Neste ponto e relativamente aos comerciantes, terá especial relevância a definição e concretização que venha a ser realizada pela Autoridade de Segurança Alimentar e Económica (ASAE). Compete à ASAE a verificação do cumprimento dos deveres e obrigações previstos na presente lei e nos diplomas regulamentares aplicáveis pelas entidades não financeiras, designadamente as demais pessoas ou entidades que, estando abrangidas pela nova lei, não se encontrem sujeitas à supervisão ou fiscalização de uma outra autoridade2, bem como pelas entidades equiparadas a entidades obrigadas3.
Enquanto autoridade sectorial compete também à ASAE a definição da forma e dos procedimentos necessários ao cumprimento destes deveres. Consta do respectivo sítio na internet que estão ainda em fase de elaboração “os regulamentos sectoriais (a publicar oportunamente), que irão abranger as entidades obrigadas” sob a sua supervisão, pelo que se espera para breve a concretização das novas medidas aplicáveis aos comerciantes.

Dever de controlo e de identificação
Relativamente aos deveres transversais a todas as entidades obrigadas, destaca-se em especial o dever de controlo, que se encontra agora amplamente concretizado na lei e que impõe expressamente aos órgãos de administração das empresas a implementação de procedimentos internos bastante exaustivos que envolvem, entre o mais, a análise do risco da actividade; a criação, a implementação e a fiscalização das políticas de compliance; a realização de testes de eficácia; a monitorização e comunicação de operações suspeitas; o arquivo e a gestão dessa informação; a criação de um canal específico, independente e anónimo, para comunicação de eventuais violações à lei; bem como a designação de um responsável (interno ou externo) pelo controlo do cumprimento do quadro normativo aplicável.

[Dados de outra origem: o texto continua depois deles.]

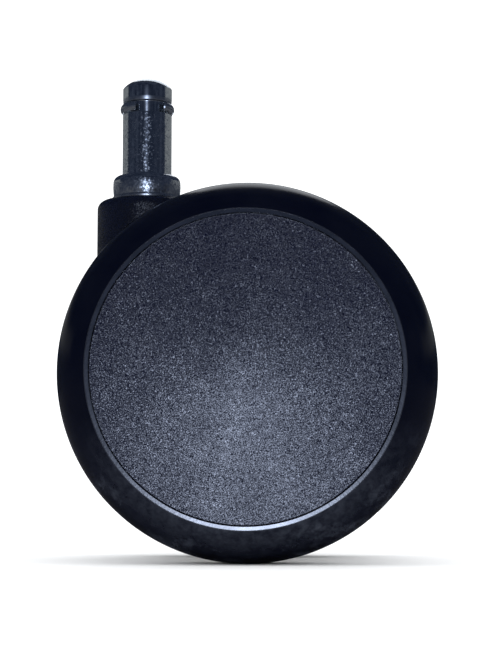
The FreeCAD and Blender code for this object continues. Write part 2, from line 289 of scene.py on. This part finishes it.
def smooth(bm, mesh):
    """Writes mesh data to a mesh, shaded smooth except at its sharp edges."""
    bm.to_mesh(mesh)
    bm.free()
    mesh.shade_smooth()
    mesh.set_sharp_from_angle(angle=math.radians(SMOOTH_BELOW))


def slope_at(radius):
    """The lip's surface at a radius: it falls a little towards the cover."""
    return LIP_Y - (LIP_R - radius) * math.tan(math.radians(LIP_SLOPE))


def tyre_outline():
    rise = LIP_Y - TREAD_OUTER_Y
    drop = WHEEL_R - LIP_R
    shoulder_r = (rise ** 2 + drop ** 2) / (2 * drop)
    end = math.degrees(math.asin(rise / shoulder_r))
    inner_centre = (WHEEL_R - TREAD_INNER_ROUND, TREAD_INNER_Y + TREAD_INNER_ROUND)
    tread_start = inner_centre[1]
    tread_step = (TREAD_OUTER_Y - tread_start) / TREAD_STEPS
    tread = [(WHEEL_R, tread_start + tread_step * i) for i in range(1, TREAD_STEPS)]
    inner_edge = LIP_SEAM_R + SEAM_HALF
    tilt = math.radians(end)
    crest = rounded([
        (LIP_R + math.sin(tilt), LIP_Y - math.cos(tilt), 0),
        (LIP_R, LIP_Y, CREST_ROUND),
        (inner_edge, slope_at(inner_edge), SEAM_ROUND),
        (inner_edge, RIM_STEP_Y, 0),
    ])
    shoulder_centre = (WHEEL_R - shoulder_r, TREAD_OUTER_Y)
    return (
        arc(inner_centre, TREAD_INNER_ROUND, -90, 0, TREAD_INNER_STEPS)
        + tread
        + arc(shoulder_centre, shoulder_r, 0, end - CREST_ANGLE, SHOULDER_STEPS)
        + crest[1:]
        + [(RIM_R, RIM_STEP_Y), (RIM_R, TREAD_INNER_Y)]
    )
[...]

No tocante ao dever de diligência e de identificação, sublinha-se que este passa a incidir não só nas transacções ocasionais, com montante igual ou superior a 15 mil euros, mas também nos casos de transferência de fundos, de montante superior a mil euros, e em todas as operações suspeitas, independentemente do seu valor. No caso dos prestadores de serviços de jogo, estes devem cumprir este dever em todas as transacções de montante igual ou superior a dois mil euros.
Noutra vertente, o conceito de Pessoa Politicamente Exposta (PEP) foi alargado e o dever de identificação do beneficiário efectivo foi reforçado com as obrigações de consulta periódica das informações constantes do registo central do beneficiário efectivo e de comunicação de quaisquer desconformidades ao Instituto de Registos e Notariado.

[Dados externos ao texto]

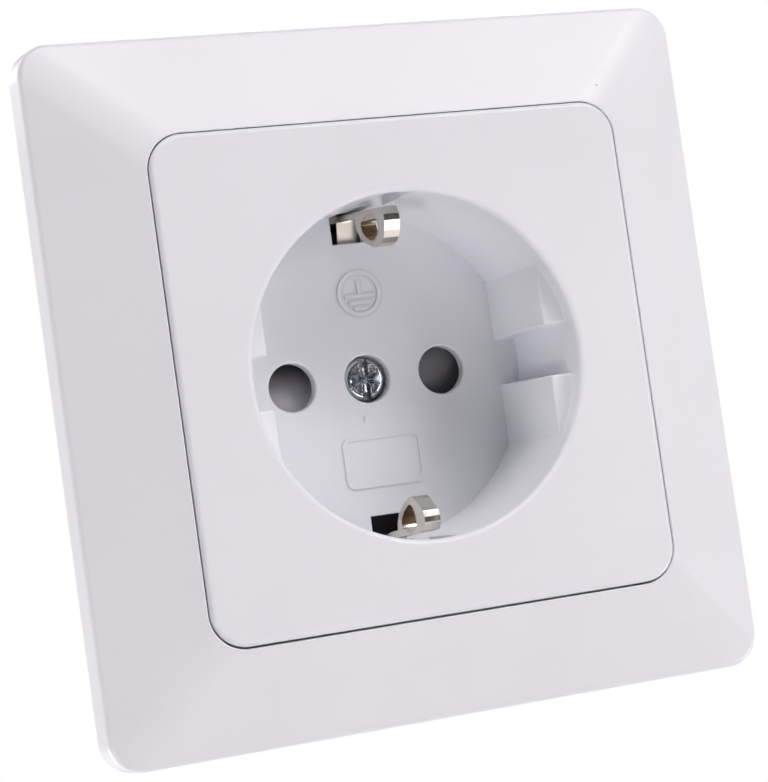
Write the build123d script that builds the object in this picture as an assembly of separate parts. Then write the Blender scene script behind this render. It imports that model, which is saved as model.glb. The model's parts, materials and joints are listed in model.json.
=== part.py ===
from build123d import *
from math import cos, hypot, pi, radians, sin
import os

# Flush wall socket with side earth contacts (CEE 7/3 pattern) and a single frame.
# X is to the right seen from the front, Y goes into the wall, Z is up.
# The origin is on the recess axis, in the wall plane that the frame and the
# steel ring stand on. The front of the centre plate is at y = -PROJ.

# ---------------------------------------------------------------- dimensions
PROJ = 9.0              # centre plate front to wall plane

FRAME_WALL = 80.0       # frame outside, at the wall
FRAME_EDGE = 79.6       # frame outside, at the front edge of its side wall
FRAME_EDGE_Y = -3.74    # that edge
FRAME_IN_Y = -8.75      # inner end of the sloping faces
FRAME_R = 3.8           # outer corner radius
OPEN = 56.34            # frame opening
OPEN_R = 4.17
OPEN_AT = (-0.04, -0.06)  # its centre: the frame sits a little low and left of the plate
LEDGE = 51.0            # opening of the ledge that the centre plate clamps
LEDGE_Y = (-6.2, -4.7)
FRAME_T = 2.0           # wall of the frame

PLATE = 56.0            # centre plate
PLATE_R = 4.0
PLATE_T = 2.0
BORE_R = 19.55          # plug recess
CUP_R = 21.0            # outside of the recess cup
FLOOR = 8.5             # front of the recess floor: 17.5 behind the plate front
FLOOR_B = 10.0          # back of the recess floor
LIP = 0.65              # rounding of the recess mouth
GUIDE_X = 16.85         # flat faces of the side guides
GUIDE_Y = (-6.3, -6.7)  # front of the guides, at the face and at the wall
GROOVE_FLOOR = 2.65     # half width of the side grooves at the floor
GROOVE_FRONT = 3.0      # and at the front
PIN_X = 9.5             # pins 19 apart
PIN_HOLE_R = 2.875
SCREW_WELL_R = 2.85
SCREW_SEAT = 11.5       # where the screw head bears
WINDOW_X = 2.05         # half width of the openings and pockets for the earth contacts
WINDOW_Z = 16.25
POCKET_YS = (-8.1, 1.4)  # pockets in the cup wall that the sprung loops move into
POCKET_ROOF = 20.45

STRIP_X = 0.95          # half width of the earth contact strip
STRIP_T = 0.8
STRAP_X = 3.0           # half width of the earth strap inside
STRAP_Z = 19.0          # inner face of its legs
STRAP_BACK = 29.6       # front face of its rear crossing

RING = 70.5             # steel support ring
RING_T = 1.2
RING_R = 21.6
FIX_SPACING = 60.0      # box screws
FIX_R = 1.7
SLOT_LONG = 9.0

BASE_R = 25.3
BASE_FLAT = 22.6
BASE_BACK = 30.4
CAVITY_R = 20.6
COVER_Y = (16.2, 17.8)  # contact cover disc
COVER_R = 20.3
BOSS_R = 4.0
BOSS_Y = 13.0
POCKET_Y = 28.6         # bottom of the contact pockets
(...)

Uma última nota para referir que o regime sancionatório foi substancialmente agravado. Além da criação de três tipos de crime, o número de contra-ordenações aumentou consideravelmente, a par das coimas aplicáveis, que agora podem ir até aos cinco milhões de euros, no caso de uma pessoa colectiva, e até um milhão de euros, no caso de pessoas singulares.
A nova lei mantém a responsabilização pelas contra-ordenações dos membros dos órgãos de administração ou de fiscalização das entidades obrigadas e dos trabalhadores ou demais colaboradores permanentes ou ocasionais, quando actuem no exercício das suas funções, ou em nome e no interesse do ente colectivo.

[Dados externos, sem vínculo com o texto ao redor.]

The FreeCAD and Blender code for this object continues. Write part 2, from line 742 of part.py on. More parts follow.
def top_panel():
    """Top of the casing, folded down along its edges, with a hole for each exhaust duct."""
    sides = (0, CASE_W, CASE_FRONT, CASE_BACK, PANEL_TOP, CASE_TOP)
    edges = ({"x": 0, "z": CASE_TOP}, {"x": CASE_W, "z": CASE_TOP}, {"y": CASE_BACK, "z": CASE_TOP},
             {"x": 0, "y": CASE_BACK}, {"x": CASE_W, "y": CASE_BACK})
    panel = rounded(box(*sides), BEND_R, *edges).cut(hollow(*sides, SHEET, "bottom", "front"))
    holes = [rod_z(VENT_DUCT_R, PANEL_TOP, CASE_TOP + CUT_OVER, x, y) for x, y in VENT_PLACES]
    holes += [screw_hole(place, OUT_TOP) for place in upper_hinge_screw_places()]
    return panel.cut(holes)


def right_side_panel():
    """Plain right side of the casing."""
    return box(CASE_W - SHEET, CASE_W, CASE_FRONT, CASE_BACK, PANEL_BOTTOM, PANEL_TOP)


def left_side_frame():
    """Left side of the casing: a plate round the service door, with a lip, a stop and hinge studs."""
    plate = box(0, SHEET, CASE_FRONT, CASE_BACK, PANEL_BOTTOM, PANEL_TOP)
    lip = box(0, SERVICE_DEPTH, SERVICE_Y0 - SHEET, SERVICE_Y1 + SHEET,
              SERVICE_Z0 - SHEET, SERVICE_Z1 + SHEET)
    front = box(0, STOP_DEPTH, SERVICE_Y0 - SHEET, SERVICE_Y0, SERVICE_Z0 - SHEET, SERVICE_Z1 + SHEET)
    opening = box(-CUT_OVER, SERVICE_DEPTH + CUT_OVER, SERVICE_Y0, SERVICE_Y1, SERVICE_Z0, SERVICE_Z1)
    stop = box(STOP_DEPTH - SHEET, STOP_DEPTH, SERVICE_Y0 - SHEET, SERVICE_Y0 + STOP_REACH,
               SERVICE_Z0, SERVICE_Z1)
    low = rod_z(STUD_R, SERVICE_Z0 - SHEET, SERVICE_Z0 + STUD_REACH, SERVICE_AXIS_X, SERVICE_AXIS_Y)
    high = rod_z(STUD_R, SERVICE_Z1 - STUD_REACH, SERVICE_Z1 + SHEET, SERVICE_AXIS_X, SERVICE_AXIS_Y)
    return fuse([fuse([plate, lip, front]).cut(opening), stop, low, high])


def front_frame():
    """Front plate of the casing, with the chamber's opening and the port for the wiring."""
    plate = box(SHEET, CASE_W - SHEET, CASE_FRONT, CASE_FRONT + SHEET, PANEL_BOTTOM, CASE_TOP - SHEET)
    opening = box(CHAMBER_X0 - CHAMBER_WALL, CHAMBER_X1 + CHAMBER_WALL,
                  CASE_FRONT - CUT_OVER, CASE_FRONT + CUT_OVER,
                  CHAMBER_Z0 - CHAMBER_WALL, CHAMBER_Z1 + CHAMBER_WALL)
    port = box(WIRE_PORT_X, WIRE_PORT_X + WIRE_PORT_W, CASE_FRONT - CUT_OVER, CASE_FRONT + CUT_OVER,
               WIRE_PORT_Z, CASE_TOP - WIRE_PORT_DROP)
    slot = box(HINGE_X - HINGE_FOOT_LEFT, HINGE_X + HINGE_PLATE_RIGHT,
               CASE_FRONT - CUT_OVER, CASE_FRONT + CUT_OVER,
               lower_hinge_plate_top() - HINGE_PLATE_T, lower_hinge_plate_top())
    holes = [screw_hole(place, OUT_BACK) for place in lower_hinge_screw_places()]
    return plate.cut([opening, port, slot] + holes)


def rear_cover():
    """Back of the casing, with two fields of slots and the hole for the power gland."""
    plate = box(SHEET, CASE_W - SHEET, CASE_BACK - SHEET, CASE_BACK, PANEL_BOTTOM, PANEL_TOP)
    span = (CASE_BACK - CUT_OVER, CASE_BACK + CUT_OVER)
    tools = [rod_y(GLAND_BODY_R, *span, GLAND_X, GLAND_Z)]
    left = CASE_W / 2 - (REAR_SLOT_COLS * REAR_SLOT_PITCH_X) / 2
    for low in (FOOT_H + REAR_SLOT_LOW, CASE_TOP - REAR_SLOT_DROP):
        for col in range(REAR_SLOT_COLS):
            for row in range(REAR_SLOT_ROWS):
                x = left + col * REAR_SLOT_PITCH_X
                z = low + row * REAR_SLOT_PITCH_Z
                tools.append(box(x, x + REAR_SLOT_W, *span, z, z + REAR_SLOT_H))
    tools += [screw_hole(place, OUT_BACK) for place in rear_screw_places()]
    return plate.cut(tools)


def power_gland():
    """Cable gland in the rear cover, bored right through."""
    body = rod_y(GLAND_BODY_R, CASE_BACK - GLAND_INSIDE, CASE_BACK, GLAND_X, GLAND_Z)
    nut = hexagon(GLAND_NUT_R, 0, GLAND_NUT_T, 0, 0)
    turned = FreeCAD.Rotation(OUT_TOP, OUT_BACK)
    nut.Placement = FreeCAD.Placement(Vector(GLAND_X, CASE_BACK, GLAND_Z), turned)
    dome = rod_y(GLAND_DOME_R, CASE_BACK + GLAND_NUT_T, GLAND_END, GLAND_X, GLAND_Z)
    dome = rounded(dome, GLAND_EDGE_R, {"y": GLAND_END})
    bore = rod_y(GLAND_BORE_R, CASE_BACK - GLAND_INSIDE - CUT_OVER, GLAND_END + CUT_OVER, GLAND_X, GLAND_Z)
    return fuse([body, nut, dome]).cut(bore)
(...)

A responsabilidade das pessoas colectivas pode, no entanto, ser excluída, quando se demonstre que o agente actuou contra ordens ou instruções expressas, isto é, quando seja possível demonstrar que o agente actuou à revelia das políticas e procedimentos internos devida e efectivamente implementados na pessoa colectiva. Daqui se extrai a extrema importância que passa a assumir a documentação de todas as decisões adoptadas pelas entidades obrigadas em matéria de prevenção e repressão do branqueamento e financiamento do terrorismo.